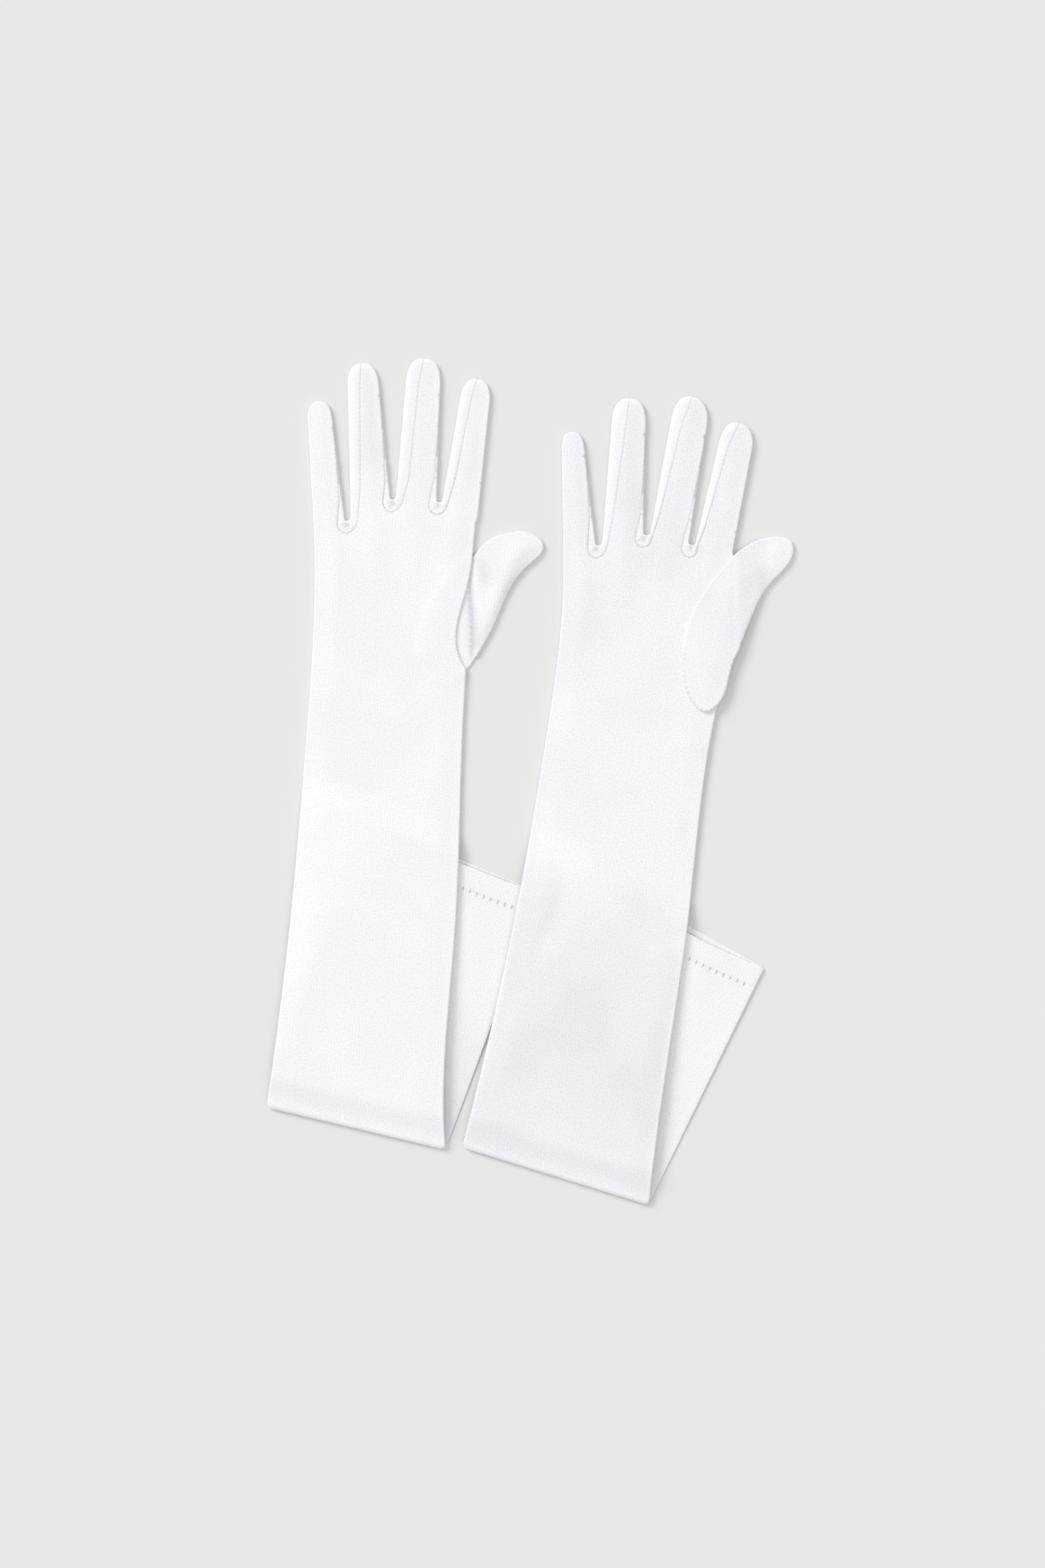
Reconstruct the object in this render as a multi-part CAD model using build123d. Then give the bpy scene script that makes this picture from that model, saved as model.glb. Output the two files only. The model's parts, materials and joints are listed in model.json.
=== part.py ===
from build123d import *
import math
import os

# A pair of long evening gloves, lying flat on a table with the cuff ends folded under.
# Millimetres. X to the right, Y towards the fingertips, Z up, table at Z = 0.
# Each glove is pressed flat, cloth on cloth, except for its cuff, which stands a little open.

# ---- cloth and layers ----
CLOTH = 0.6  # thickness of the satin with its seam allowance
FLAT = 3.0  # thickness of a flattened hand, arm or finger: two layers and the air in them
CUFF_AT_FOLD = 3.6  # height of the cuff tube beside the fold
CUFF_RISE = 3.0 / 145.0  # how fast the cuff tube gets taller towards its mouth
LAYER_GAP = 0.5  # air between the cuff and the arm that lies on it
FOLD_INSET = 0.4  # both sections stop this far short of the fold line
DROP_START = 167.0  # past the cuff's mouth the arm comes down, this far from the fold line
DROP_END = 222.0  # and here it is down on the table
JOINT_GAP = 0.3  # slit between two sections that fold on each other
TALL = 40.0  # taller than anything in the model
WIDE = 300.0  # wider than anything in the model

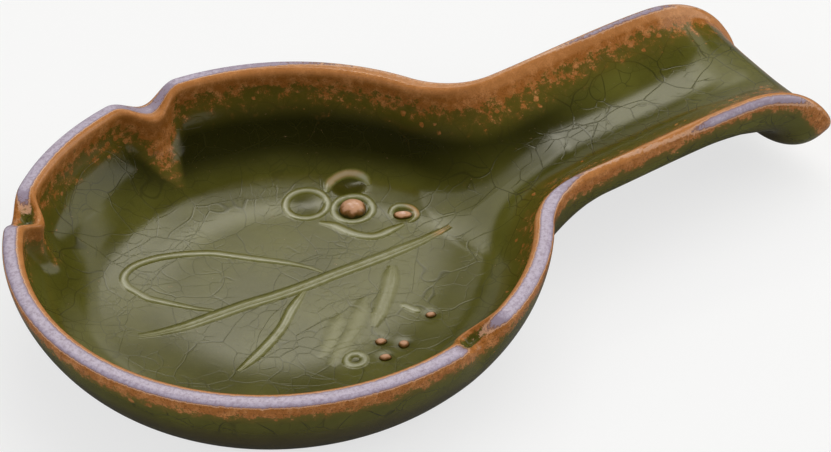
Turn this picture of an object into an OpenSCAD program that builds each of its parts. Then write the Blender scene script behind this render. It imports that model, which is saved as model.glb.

§ Your objective:
Return each line with "which".

§ Response to the exercise:
# Each glove is pressed flat, cloth on cloth, except for its cuff, which stands a little open.
Turn this picture of an object into an OpenSCAD program that builds each of its parts. Then write the Blender scene script behind this render. It imports that model, which is saved as model.glb.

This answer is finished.